For Ashoke Ganguli | Verve Magazine
India's premier luxury lifestyle women's magazine
April 30, 2020

For Ashoke Ganguli

Verve’s Culture Editor Vivek Tejuja reflects on actor Irrfan Khan’s untimely death and his powerful portrayal in The Namesake.

I remember reading The Namesake by Jhumpa Lahiri in one sitting in 2003. It was her first novel after the Pulitzer Prize-winning short story collection Interpreter of Maladies. I was hesitant to pick it up, but when I did, I wouldn’t let go. The lives of US-based Ashoke and Ashima Ganguli — a couple caught between two cultures, striving for better lives for themselves and their children, and realising how different they are from their kids — made me for some reason see my folks differently, and even appreciate their daily struggles a lot more. The book also made me think of my relationship with my dad. Of the unsaid affection, the unsaid emotions, and what it means to be a father — to take all your life, all its dreams, all the longing, and translate that into love for your child. Jhumpa knows how to tug at the heartstrings.

Cut to March 2007 when The Namesake, directed by Mira Nair, released in India. Like many readers, I was skeptical of the adaptation. In that four-year period Lahiri’s story had become a beloved novel, almost a classic, to me. I had read and reread and reread it some more and had grown to love it with a strange sense of possessiveness. I was almost enraged when I learned of the adaptation in progress but was calmed by the fact that Tabu would portray the role of Ashima. I didn’t think much about who would play Ashoke.

At the theatre — Fun Republic in Andheri — I was in a trance for the entire 121 minutes of the movie. And it wasn’t because of Tabu. I couldn’t take my eyes off Irrfan Khan.

There is one scene in the movie, when the character Gogol (Ashoke and Ashima’s son, played by Kal Penn) tells his parents that he wants to change his name because he cannot identify with the one given to him by his father. The look on Irrfan’s face is devastating. He looks at Penn and says, “Do as you wish” — in resignation, in disbelief, in frustration even, with every emotion as clear as day on the actor’s face. 

I confess I didn’t think much of Irrfan in those days. I mean, sure I loved Maqbool like any other cinema-lover, but that was it; I hadn’t watched his other films. Then he played the quiet, unassuming, determined, loving (but not showing it all the time) Ashoke Ganguli and I was mesmerized.

Ashoke is the kind of person who is endearing. Maybe just like Irrfan in real life. Whenever I watched his movies after The Namesake, I would think there is something very human and affable about him. Sometimes, you don’t need to know an actor’s off-screen life to conjure up an image of them, you just know what their persona is like. And with Irrfan, I knew.

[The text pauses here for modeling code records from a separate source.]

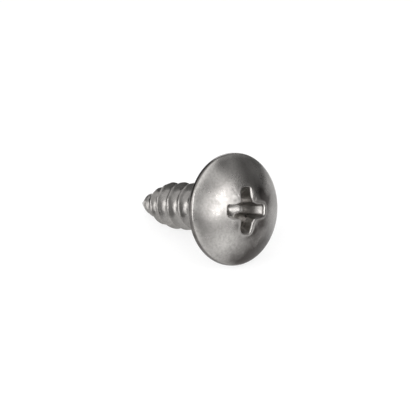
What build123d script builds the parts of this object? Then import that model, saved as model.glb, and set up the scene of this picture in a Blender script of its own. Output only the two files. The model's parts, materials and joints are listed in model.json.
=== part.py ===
from build123d import *
from math import asin, atan2, cos, degrees, hypot, radians, sin, tan
import os

# Head: a low dome on a thin upright rim. All lengths are in millimetres, all angles in degrees.
head_diameter = 9.3
head_height = 2.05
rim_height = 0.39
rim_lower_round = 0.1
rim_upper_round = 0.3

# Shank: a round core, straight below the head and then tapered to a blunt point
shank_length = 12.7
root_diameter = 3.0
crest_diameter = 4.18
point_length = 4.8
point_bulge = 0.45
point_tapers = 4
tip_diameter = 0.3
seat_clearance = 0.06

# Thread: a right-hand ridge of trapezoid section that runs out under the head and at the tip
thread_pitch = 1.51
thread_angle = 60.0
crest_land = 0.1
thread_start = 0.6
thread_start_angle = 79.0
neck_run_out_turns = 0.75
tip_run_out_turns = 0.3
sections_per_turn = 12

# Cross recess, type H, size 2: four drafted wings, with each corner between them cut back in two facets
recess_span = 4.04
recess_bottom_diameter = 2.29
recess_side_angle = 26.5
recess_floor_angle = 28.0
recess_turn = -16.1
wing_bottom_width = 0.66
wing_draft = 5.75
flank_angle = 92.0
core_bottom_width = 1.53
corner_angle = 140.0

# Radii and levels that follow from the sizes above. A depth is measured from the seat towards the tip.
head_radius = head_diameter / 2
root_radius = root_diameter / 2
crest_radius = crest_diameter / 2
tip_radius = tip_diameter / 2
ridge_sink = tip_radius / 2
neck_fillet = crest_radius + seat_clearance - root_radius
dome_rise = head_height - rim_height
dome_radius = (head_radius**2 + dome_rise**2) / (2 * dome_rise)
point_start = shank_length - point_length
thread_end = shank_length - tip_radius


def point_share(depth):
    """Share of the shank's radius at a depth: 1 above the point, then falling in a bulged curve to 0."""
    left = min(1.0, max(0.0, (thread_end - depth) / (thread_end - point_start)))
    return left + point_bulge * left * (1 - left)


def core_radius(depth):
    return tip_radius + (root_radius - tip_radius) * point_share(depth)


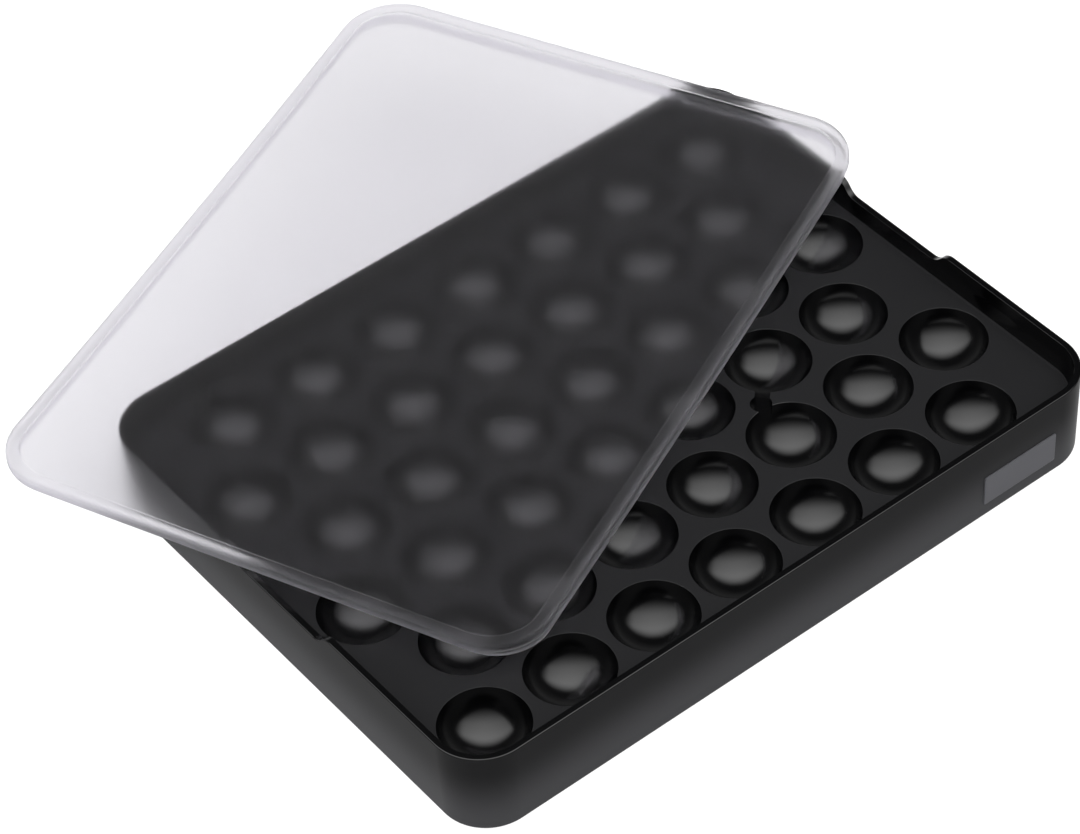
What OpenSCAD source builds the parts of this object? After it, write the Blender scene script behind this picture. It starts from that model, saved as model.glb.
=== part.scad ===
// Ice cube tray for 42 half-round cubes, with its lid laid askew on top.
// Sizes are in mm, +Z is up, and the tray stands on z = 0 at the origin.
// The tray is one soft moulding: a web plate that carries the round cups,
// inside a wall that runs from the table up past the web to the rim.
// The lid is a second, loose moulding that rests on the rim, turned,
// slightly tipped and a little bowed, and it shares no joint with the tray.

/* [Cells] */
// Mouth diameter of one cell
cell_d = 20; // [17:0.25:20.5]
// Depth of one cell below the web
cell_depth = 8.3; // [5:0.1:9]
// Number of cells in one row
col_count = 7; // [6:1:9]
// Number of rows, each second one shifted by half a pitch
row_count = 6; // [6:1:8]
// Spacing of the cells along a row
pitch = 22.5; // [22:0.25:25]
// Spacing of the rows
row_pitch = 21; // [20.5:0.25:23]

/* [Web and cups] */
// Thickness of the plate between the cells
web_t = 1.6; // [1.2:0.1:2]
// Wall thickness of a cup
cup_wall = 1.2; // [0.8:0.1:1.6]
// Room between the cups and the table
cup_lift = 6.3; // [4:0.1:9]
// Land from the outermost cells to the outer face, along the rows
margin_x = 4.375; // [4:0.125:7]
// Land from the outermost cells to the outer face, across the rows
margin_y = 4.75; // [4:0.125:7]

/* [Outer wall] */
// Height of the rim above the web
rim_h = 7.25; // [6:0.05:9]
// Thickness of the wall at the rim
rim_t = 1.6; // [1.2:0.1:2]
// Thickness of the wall where it meets the web
foot_t = 2.4; // [2.2:0.1:3]
// Thickness of the wall below the web, from the outer face
base_t = 2.6; // [2.4:0.1:3]
// Inward lean of the outer face from the rim to the table
draft = 0.5; // [0.2:0.1:0.8]
// Rounding of the outer face at the table
base_round = 1.2; // [0.6:0.1:1.4]
// Outer corner radius, seen from above
corner_r = 12; // [9:0.5:16]

/* [Finger notches] */
// Depth of a notch below the rim
notch_depth = 3.35; // [2.8:0.05:3.6]
// Width along its flat bottom
notch_w = 25.6; // [20:0.1:27]
// Length of the curved end on each side
notch_end = 6.4; // [5:0.1:8]

/* [Link between two cells] */
// Diameter of the round pocket
link_d = 5; // [4:0.1:5.4]
// Width of the channel that leads away from it
link_w = 3.4; // [2:0.1:3.6]
// Depth of pocket and channel
link_depth = 3; // [2:0.1:3.4]

/* [Lid] */
// Thickness of the outer flange
flange_t = 2; // [1.6:0.1:2.4]
// Width of the outer flange
flange_w = 3.2; // [3:0.1:5]
// Thickness of the panel inside the flange
panel_t = 1.4; // [1:0.1:1.5]
// Step from the top of the flange down to the panel
panel_drop = 0.5; // [0.3:0.05:0.6]
// Depth of the plug ring that drops inside the rim
plug_h = 2.5; // [2:0.1:2.5]
// Thickness of the plug ring
plug_t = 1.3; // [1:0.1:1.4]
// Play between the plug ring and the inside of the rim
plug_gap = 0.3; // [0.2:0.05:0.5]
// Width of the rim that the flange covers along the long walls
flange_seat = 0.4; // [0.3:0.05:1.2]
// Corner radius of the lid, seen from above
lid_corner = 14; // [12:0.5:16]

/* [Lid laid askew] */
// Turn of the lid, seen from above
lid_turn = 24.3; // [22:0.1:26]
// Shift of its middle toward the back, as a share of the tray's width
lid_shift = 0.339; // [0.32:0.001:0.35]
// Radius of the slight bow that the thin lid takes along the tray
bow_r = 2340; // [2000:20:4000]
// Height left between the lid and the rim it rests on
rest_gap = 0.2; // [0.1:0.05:0.3]

/* [Hidden] */
$fn = 96;
// Overlap that lets a cut pass clean through a face
eps = 0.5;

// Outer size of the tray, and with it of the lid
tray_l = (col_count - 0.5) * pitch + cell_d + 2 * margin_x;
tray_w = (row_count - 1) * row_pitch + cell_d + 2 * margin_y;

// Heights above the table
web_top = cup_lift + cup_wall + cell_depth;
tray_h = web_top + rim_h;
notch_z = tray_h - notch_depth;

// A cell is the cap of a sphere: its radius, and its centre above the web
cell_r = (pow(cell_d / 2, 2) + pow(cell_depth, 2)) / (2 * cell_depth);
cell_up = cell_r - cell_depth;

// Two equal arcs that meet in the middle of a notch's curved end
notch_r = (pow(notch_end, 2) + pow(notch_depth, 2)) / (4 * notch_depth);

// The centres of the corner arcs
arc_x = tray_l / 2 - corner_r;
arc_y = tray_w / 2 - corner_r;

// The rounding at the table touches both the table and the leaning face
lean = atan(draft / tray_h);
round_x = corner_r - draft - base_round / cos(lean) + base_round * tan(lean);

// Outer size of the lid: flush with the short walls, while its long edges
// cover only part of the rim
lid_l = tray_l;
lid_w = tray_w - 2 * (rim_t - flange_seat);

// The plug ring stands inside the rim: how far in from the tray's outer face,
// and half its length, measured to its inner face
plug_in = rim_t + plug_gap;
plug_half = tray_l / 2 - plug_in - plug_t;

// The lid sits where its plug ring drops through the notch of the left
// short wall: that ties its shift along the rows to its turn
lid_y = lid_shift * tray_w;
cross_y = notch_w / 2 + 0.3 * notch_end;
lid_x = (plug_half + (cross_y - lid_y) * sin(lid_turn)) / cos(lid_turn) - tray_l / 2;

// It rests in three places: with its underside on the left short wall and
// on the back wall, where the bow is lowest, and with its plug ring on the
// right short wall. Both short walls carry it at the end of their notch.
left_x = rim_t - tray_l / 2;
right_x = tray_l / 2;
back_y = tray_w / 2 - rim_t;
bow_x = (pow(right_x, 2) - pow(left_x, 2) - 2 * bow_r * plug_h) / (2 * (right_x - left_x));
lid_tip = atan(pow(bow_x - left_x, 2) / (2 * bow_r) / (back_y - notch_w / 2 - notch_end));

// Middle of a cell: rows are counted from the front, cells from the left
function cell_xy(row, col) = [
    (col + (row % 2) / 2 - (col_count - 0.5) / 2) * pitch,
    (row - (row_count - 1) / 2) * row_pitch
];

// Rounded rectangle centred on the origin
module round_rect(l, w, r) {
    square([l - 2 * r, w], center = true);
    square([l, w - 2 * r], center = true);
    for (x = [-1, 1], y = [-1, 1])
        translate([x * (l / 2 - r), y * (w / 2 - r)])
            circle(r);
}

// Runs a section all round the outline. In the section, x is the distance
// from the centre of a corner arc and y is the height.
module sweep_outline() {
    for (side = [0, 1]) {
        rotate([0, 0, 180 * side])
            translate([arc_x, 0, 0])
                rotate([90, 0, 0])
                    linear_extrude(height = 2 * arc_y, center = true)
                        children();
        rotate([0, 0, 180 * side])
            translate([0, arc_y, 0])
                rotate([90, 0, 90])
                    linear_extrude(height = 2 * arc_x, center = true)
                        children();
        rotate([0, 0, 180 * side]) {
            translate([arc_x, arc_y, 0])
                rotate_extrude(angle = 90)
                    children();
            translate([-arc_x, arc_y, 0])
                rotate([0, 0, 90])
                    rotate_extrude(angle = 90)
                        children();
        }
    }
}

// Section of the tray's wall: leaning outer face, upright inner face down
// to the level of the notches, then a taper to the thicker foot
module wall_section() {
    polygon([
        [corner_r - base_t, 0],
        [round_x, 0],
        [round_x + base_round * cos(lean), base_round * (1 - sin(lean))],
        [corner_r, tray_h],
        [corner_r - rim_t, tray_h],
        [corner_r - rim_t, notch_z],
        [corner_r - foot_t, web_top],
        [corner_r - foot_t, web_top - web_t],
        [corner_r - base_t, web_top - web_t]
    ]);
    intersection() {
        translate([round_x, base_round])
            circle(base_round);
        translate([corner_r - base_t, 0])
            square([base_t, 2 * base_round]);
    }
}

// Outline of a finger notch, centred, with its bottom on y = 0
module notch_shape() {
    half = notch_w / 2;
    mid = half + notch_end / 2;
    translate([-half, 0])
        square([2 * half, notch_depth]);
    intersection() {
        translate([-mid, 0])
            square([2 * mid, notch_depth / 2]);
        for (s = [-1, 1])
            translate([s * half, notch_r])
                circle(notch_r);
    }
    difference() {
        translate([-half - notch_end, notch_depth / 2])
            square([2 * (half + notch_end), notch_depth / 2 + eps]);
        for (s = [-1, 1])
            translate([s * (half + notch_end), notch_depth - notch_r])
                circle(notch_r);
    }
}

// Plan of the pocket and channel that link two cells, grown by some amount
module link_plan(grow) {
    start = cell_xy(1, col_count - 3) + [0.055 * pitch, 0.548 * row_pitch];
    goal = cell_xy(2, col_count - 2);
    run = goal - start;
    translate(start) {
        circle(link_d / 2 + grow);
        rotate([0, 0, atan2(run[1], run[0])])
            translate([0, -link_w / 2 - grow])
                square([norm(run) - cell_d * 0.35, link_w + 2 * grow]);
    }
}

// All cells, as balls of a given radius
module cell_balls(r) {
    for (row = [0 : row_count - 1], col = [0 : col_count - 1])
        translate([cell_xy(row, col)[0], cell_xy(row, col)[1], web_top + cell_up])
            sphere(r);
}

// Lower part of all cups: the balls cut off at the top of the web
module cups() {
    intersection() {
        cell_balls(cell_r + cup_wall);
        translate([-tray_l / 2, -tray_w / 2, 0])
            cube([tray_l, tray_w, web_top]);
    }
}

module tray() {
    color([0.05, 0.05, 0.055])
    difference() {
        union() {
            sweep_outline()
                wall_section();
            translate([0, 0, web_top - web_t])
                linear_extrude(height = web_t)
                    round_rect(tray_l - foot_t, tray_w - foot_t, corner_r - foot_t / 2);
            cups();
            translate([0, 0, web_top - link_depth - cup_wall])
                linear_extrude(height = link_depth + cup_wall)
                    link_plan(cup_wall);
        }
        cell_balls(cell_r);
        translate([0, 0, web_top - link_depth])
            linear_extrude(height = link_depth + eps)
                link_plan(0);
        // One notch through both short walls
        translate([0, 0, notch_z])
            rotate([90, 0, 90])
                linear_extrude(height = tray_l + 2 * eps, center = true)
                    notch_shape();
    }
}

// An upright outline of the lid, cut to the layer between two heights above
// its bowed underside. The layer follows the bow, so every wall keeps its
// thickness.
module bowed(low, high) {
    rise = pow(tray_l, 2) / (2 * bow_r);
    intersection() {
        translate([lid_x, lid_y, -plug_h - eps])
            rotate([0, 0, lid_turn])
                linear_extrude(height = plug_h + rise + flange_t + 2 * eps)
                    children();
        translate([bow_x, 0, bow_r])
            rotate([90, 0, 0])
                difference() {
                    cylinder(r = bow_r - low, h = 4 * tray_l, center = true, $fn = 1440);
                    cylinder(r = bow_r - high, h = 5 * tray_l, center = true, $fn = 1440);
                }
    }
}

// The bowed lid in the tray's plan, with the lowest line of its underside
// on z = 0: panel, flange and plug ring
module lid_plate() {
    in = flange_w;
    bowed(flange_t - panel_drop - panel_t, flange_t - panel_drop)
        round_rect(lid_l - in, lid_w - in, lid_corner - in / 2);
    bowed(0, flange_t)
        difference() {
            round_rect(lid_l, lid_w, lid_corner);
            round_rect(lid_l - 2 * in, lid_w - 2 * in, lid_corner - in);
        }
    bowed(-plug_h, flange_t / 2)
        difference() {
            round_rect(tray_l - 2 * plug_in, tray_w - 2 * plug_in, lid_corner - plug_in);
            round_rect(tray_l - 2 * (plug_in + plug_t), tray_w - 2 * (plug_in + plug_t),
                lid_corner - plug_in - plug_t);
        }
}

// The lid laid askew: tipped about the inner edge of the back wall
module lid() {
    color([0.85, 0.86, 0.9, 0.5])
    translate([0, back_y, tray_h + rest_gap])
        rotate([lid_tip, 0, 0])
            translate([0, -back_y, 0])
                lid_plate();
}

tray();
lid();
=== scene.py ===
# %% [markdown]
# # An ice cube tray with its lid laid askew
#
# The object is a soft black tray with rows of half-round cells, and a loose
# frosted lid that has been put down crooked on its rim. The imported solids
# already hold every size. This notebook gives them the look of the real
# thing: polished cells in a satin tray, and plastic that blurs what lies
# under it. Sizes are written in millimetres and multiplied by MM where a
# mesh is made, +Z is up, and the tray stands on z = 0.

# %% Load the frame
import math
import bpy
import bmesh
import numpy as np
from mathutils import Matrix, Vector


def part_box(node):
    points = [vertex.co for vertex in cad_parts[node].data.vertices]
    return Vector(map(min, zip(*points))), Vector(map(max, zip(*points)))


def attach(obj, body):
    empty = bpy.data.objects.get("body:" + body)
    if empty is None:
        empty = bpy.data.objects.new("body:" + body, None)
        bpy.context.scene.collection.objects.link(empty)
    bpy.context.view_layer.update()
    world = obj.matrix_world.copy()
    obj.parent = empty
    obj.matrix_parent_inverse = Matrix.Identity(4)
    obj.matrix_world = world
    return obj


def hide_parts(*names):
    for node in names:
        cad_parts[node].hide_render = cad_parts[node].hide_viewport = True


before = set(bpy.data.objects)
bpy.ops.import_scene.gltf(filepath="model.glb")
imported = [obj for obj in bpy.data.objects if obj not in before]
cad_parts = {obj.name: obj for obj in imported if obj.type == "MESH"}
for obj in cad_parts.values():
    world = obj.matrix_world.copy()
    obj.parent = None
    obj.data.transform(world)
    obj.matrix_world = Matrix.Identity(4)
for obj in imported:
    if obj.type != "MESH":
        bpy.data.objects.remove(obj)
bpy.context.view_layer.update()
MM = 0.001

# %% [markdown]
# ## The sizes
#
# A moulding follows from few numbers: the pitch of its cells, the thickness
# of its walls, the height of its rim. They are the same values that the
# solids were drawn with, so a piece made here lies on its solid.

# %% Sizes of the tray
cols, rows = 7, 6
cell_d, cell_depth = 20.0, 8.3
pitch, row_pitch = 22.5, 21.0
margin_x, margin_y = 4.375, 4.75
web_t, cup_wall, cup_lift = 1.6, 1.2, 6.3
rim_h, rim_t, foot_t, base_t = 7.25, 1.6, 2.4, 2.6
draft, base_round, corner_r = 0.5, 1.2, 12.0
notch_depth, notch_w, notch_end = 3.35, 25.6, 6.4
tray_l = (cols - 0.5) * pitch + cell_d + 2 * margin_x
tray_w = (rows - 1) * row_pitch + cell_d + 2 * margin_y
web_top = cup_lift + cup_wall + cell_depth
tray_h = web_top + rim_h
low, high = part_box("tray")
print("tray", tray_l, tray_w, tray_h, "solid", [round(v / MM, 2) for v in high - low])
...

It isn’t about just one movie. And it isn’t about art-house versus commercial cinema actors. I think at the end of it all, it is about the person. About how you grow, how you interact with people, and how you treat them. All the stories I’ve heard about Irrfan unabashedly sing his praises, encapsulating a warm human being.

Why does this loss feel so personal? I guess because the actor and the person seemed so accessible. It felt like you could interact with both avatars, like he would respond to you on Twitter (and in all probability he would’ve) and make your day. You cannot measure some losses. There aren’t any yardsticks.

For me, it will always be the quiet, understated, profound, funny, generous, and most humble Irrfan Khan that will shine through in all his roles (there is so much left to watch). There will always be that moment, every once in a while, when I will revisit The Namesake — in bits and pieces, here and there, and out of habit skip to the scene where Ashoke takes his son to the sea, and tells him to remember that day. “Remember it always. Remember that you and I made the journey, and we went together to a place where there was nowhere left to go”. It was all Irrfan Khan then. No Jhumpa Lahiri, Not The Namesake. Just the actor, his craft, and his emotion.